It was a sunny afternoon in the Fall of 2018 when the Houston Police Department, along with the Texas Retailers Association (TRA) Plastic Crate Task Force, busted an illegal recycling grinder.
Overall, the sting operation seized enough stolen plastic crates, trays, and pallets to fill nine 18-wheelers. The plastic products targeted? Ordinary delivery crates from grocery stores, beverage companies, and bakeries that carry everyday goods to retailers. And criminals have found a way to make a pretty profit off this seemingly harmless act.
If you’re scratching your head about why this is even a thing that’s happening, the TRA has been tracking illegal recycling grinders due to the impact plastic crate thieves have on their businesses. This is because the theft of these plastic delivery crates can add up big time: In the HPD/TRA Plastic Crate Task Force bust back in 2018, the amount of plastic recovered was valued at roughly $130,891.14.

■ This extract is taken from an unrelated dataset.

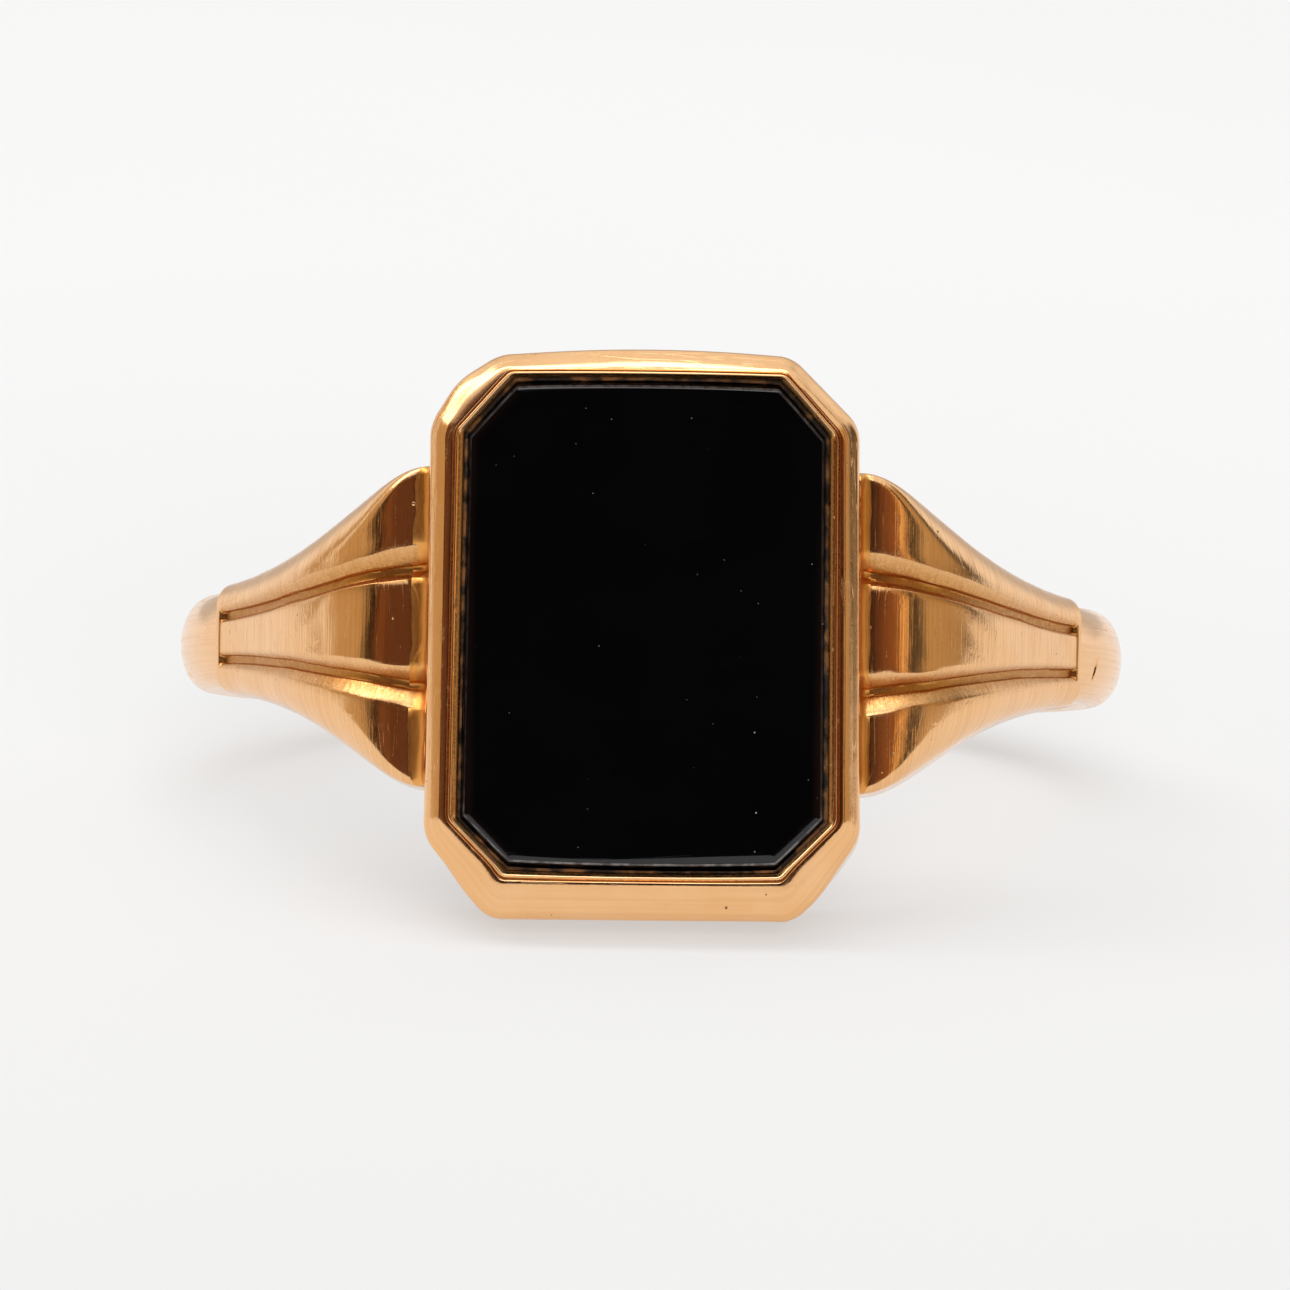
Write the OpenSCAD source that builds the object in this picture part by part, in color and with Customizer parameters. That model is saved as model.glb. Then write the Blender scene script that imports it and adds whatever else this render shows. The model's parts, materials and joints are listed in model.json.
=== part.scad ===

Apparently the Legislature agreed that this was growing into a major issue, one that costs U.S. companies upwards of millions of dollars per year. Texas-based Bimbo Bakeries USA, the maker of Mrs. Baird’s products, has lost over $25 million in stolen equipment from plastic pirates.
This past legislative session, H.B. 4584, effective September 1, creates a Class C criminal offense for recycling purchasers who buy stolen crates and pellets. While this doesn’t necessarily thwart the thieves’ efforts to stop stealing in the first place, it does make it more difficult to sell their stolen products to recyclers for the cash. According to the bill, recyclers must ask for proper licenses and proof-of-ownership documentation or receive a $700 fine. The bill also outlaws recyclers paying cash on the spot to people attempting to sell any type of plastic products.
For a bill that directly provides a solution to crimes that are harmful to our communities and local stores, it’s hard to believe anyone in the legislature would be against laws helpful to Texas businesses. Yet several Freedom Caucus members, including Rep. Cain (R-Deer Park), former Rep. Stickland (R-Bedford), and Rep. Tinderholt (R-Arlington), voted against the measure.
TRA spokesperson Justin Williamson reports that some changes can be made on the retailer side to help combat against these plastic pirates: Switching to an environmentally-friendly option of reusable containers made from heavy cardboard. Williamson said that “retailers believed they were solving another issue. They were doing the right thing, the green thing.”